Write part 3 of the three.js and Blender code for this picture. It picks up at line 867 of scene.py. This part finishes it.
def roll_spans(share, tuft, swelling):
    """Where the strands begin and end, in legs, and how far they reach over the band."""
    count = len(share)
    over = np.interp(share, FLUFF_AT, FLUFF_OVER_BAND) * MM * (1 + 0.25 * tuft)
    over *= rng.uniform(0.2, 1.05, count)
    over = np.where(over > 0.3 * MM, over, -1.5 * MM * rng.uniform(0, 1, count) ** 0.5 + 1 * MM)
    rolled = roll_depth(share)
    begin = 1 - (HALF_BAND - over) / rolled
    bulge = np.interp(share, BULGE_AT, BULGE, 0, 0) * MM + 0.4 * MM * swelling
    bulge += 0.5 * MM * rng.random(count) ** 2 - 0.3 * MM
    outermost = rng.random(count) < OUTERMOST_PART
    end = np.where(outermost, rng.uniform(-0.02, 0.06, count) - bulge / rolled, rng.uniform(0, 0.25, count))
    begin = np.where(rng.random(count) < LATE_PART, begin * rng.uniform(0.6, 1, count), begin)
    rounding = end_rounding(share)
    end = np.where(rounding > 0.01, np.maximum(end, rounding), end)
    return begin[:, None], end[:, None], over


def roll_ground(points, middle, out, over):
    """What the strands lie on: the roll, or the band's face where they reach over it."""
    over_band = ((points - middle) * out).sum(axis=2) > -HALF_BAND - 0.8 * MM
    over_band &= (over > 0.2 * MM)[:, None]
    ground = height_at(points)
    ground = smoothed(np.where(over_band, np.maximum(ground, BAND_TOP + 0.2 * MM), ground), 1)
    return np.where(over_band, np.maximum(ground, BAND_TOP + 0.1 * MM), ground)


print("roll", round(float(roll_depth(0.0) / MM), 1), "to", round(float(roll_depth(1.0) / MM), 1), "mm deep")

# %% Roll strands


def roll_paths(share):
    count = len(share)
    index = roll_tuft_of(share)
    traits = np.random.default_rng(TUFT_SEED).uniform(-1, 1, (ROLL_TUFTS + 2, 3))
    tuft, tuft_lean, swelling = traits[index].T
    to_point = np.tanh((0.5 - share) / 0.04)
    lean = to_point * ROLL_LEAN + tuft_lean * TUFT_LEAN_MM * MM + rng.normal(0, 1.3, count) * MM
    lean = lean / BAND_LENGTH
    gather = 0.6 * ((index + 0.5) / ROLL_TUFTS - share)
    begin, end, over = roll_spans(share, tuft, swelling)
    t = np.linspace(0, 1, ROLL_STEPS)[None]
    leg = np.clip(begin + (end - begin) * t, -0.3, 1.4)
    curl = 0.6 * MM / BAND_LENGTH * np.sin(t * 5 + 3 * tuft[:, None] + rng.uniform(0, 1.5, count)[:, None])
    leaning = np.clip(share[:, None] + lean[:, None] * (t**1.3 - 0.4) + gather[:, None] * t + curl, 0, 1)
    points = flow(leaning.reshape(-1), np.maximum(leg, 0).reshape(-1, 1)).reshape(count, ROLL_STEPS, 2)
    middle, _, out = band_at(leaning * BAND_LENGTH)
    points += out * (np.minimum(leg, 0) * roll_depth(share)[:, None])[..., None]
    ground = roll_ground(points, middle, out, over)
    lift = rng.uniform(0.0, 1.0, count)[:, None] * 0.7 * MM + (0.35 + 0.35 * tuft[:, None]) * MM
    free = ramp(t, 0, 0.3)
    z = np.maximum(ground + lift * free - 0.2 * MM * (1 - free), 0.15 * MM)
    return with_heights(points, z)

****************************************

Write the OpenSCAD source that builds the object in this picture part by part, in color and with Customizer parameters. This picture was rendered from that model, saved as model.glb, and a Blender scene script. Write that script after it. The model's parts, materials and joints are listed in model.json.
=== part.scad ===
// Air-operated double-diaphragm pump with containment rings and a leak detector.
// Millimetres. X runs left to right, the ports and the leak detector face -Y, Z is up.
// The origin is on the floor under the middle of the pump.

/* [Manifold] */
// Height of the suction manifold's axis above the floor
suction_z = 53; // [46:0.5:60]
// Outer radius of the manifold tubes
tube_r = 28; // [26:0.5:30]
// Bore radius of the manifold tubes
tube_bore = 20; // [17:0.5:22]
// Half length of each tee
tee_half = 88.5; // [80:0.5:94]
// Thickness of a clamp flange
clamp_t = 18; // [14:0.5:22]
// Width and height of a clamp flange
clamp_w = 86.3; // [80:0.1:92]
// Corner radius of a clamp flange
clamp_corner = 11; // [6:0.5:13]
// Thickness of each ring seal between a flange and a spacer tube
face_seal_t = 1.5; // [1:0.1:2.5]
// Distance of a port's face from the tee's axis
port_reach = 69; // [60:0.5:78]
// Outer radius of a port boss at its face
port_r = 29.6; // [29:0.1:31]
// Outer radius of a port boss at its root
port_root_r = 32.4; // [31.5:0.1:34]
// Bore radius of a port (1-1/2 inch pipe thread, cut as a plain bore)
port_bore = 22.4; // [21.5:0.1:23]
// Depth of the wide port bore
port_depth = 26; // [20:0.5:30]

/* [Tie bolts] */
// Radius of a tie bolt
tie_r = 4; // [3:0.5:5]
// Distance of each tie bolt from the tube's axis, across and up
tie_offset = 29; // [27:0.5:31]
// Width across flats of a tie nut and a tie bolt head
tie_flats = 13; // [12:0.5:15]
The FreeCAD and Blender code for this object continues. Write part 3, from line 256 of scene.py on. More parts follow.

****************************************

● DIRECTIONS
Extract the lines of the preceding material that run from the line with "Write part 3 of" through the line with "return begin[:, None], end[:, None], over", inclusive, reproducing them exactly and adding nothing.

● WRITTEN RESPONSE
Write part 3 of the three.js and Blender code for this picture. It picks up at line 867 of scene.py. This part finishes it.
def roll_spans(share, tuft, swelling):
    """Where the strands begin and end, in legs, and how far they reach over the band."""
    count = len(share)
    over = np.interp(share, FLUFF_AT, FLUFF_OVER_BAND) * MM * (1 + 0.25 * tuft)
    over *= rng.uniform(0.2, 1.05, count)
    over = np.where(over > 0.3 * MM, over, -1.5 * MM * rng.uniform(0, 1, count) ** 0.5 + 1 * MM)
    rolled = roll_depth(share)
    begin = 1 - (HALF_BAND - over) / rolled
    bulge = np.interp(share, BULGE_AT, BULGE, 0, 0) * MM + 0.4 * MM * swelling
    bulge += 0.5 * MM * rng.random(count) ** 2 - 0.3 * MM
    outermost = rng.random(count) < OUTERMOST_PART
    end = np.where(outermost, rng.uniform(-0.02, 0.06, count) - bulge / rolled, rng.uniform(0, 0.25, count))
    begin = np.where(rng.random(count) < LATE_PART, begin * rng.uniform(0.6, 1, count), begin)
    rounding = end_rounding(share)
    end = np.where(rounding > 0.01, np.maximum(end, rounding), end)
    return begin[:, None], end[:, None], over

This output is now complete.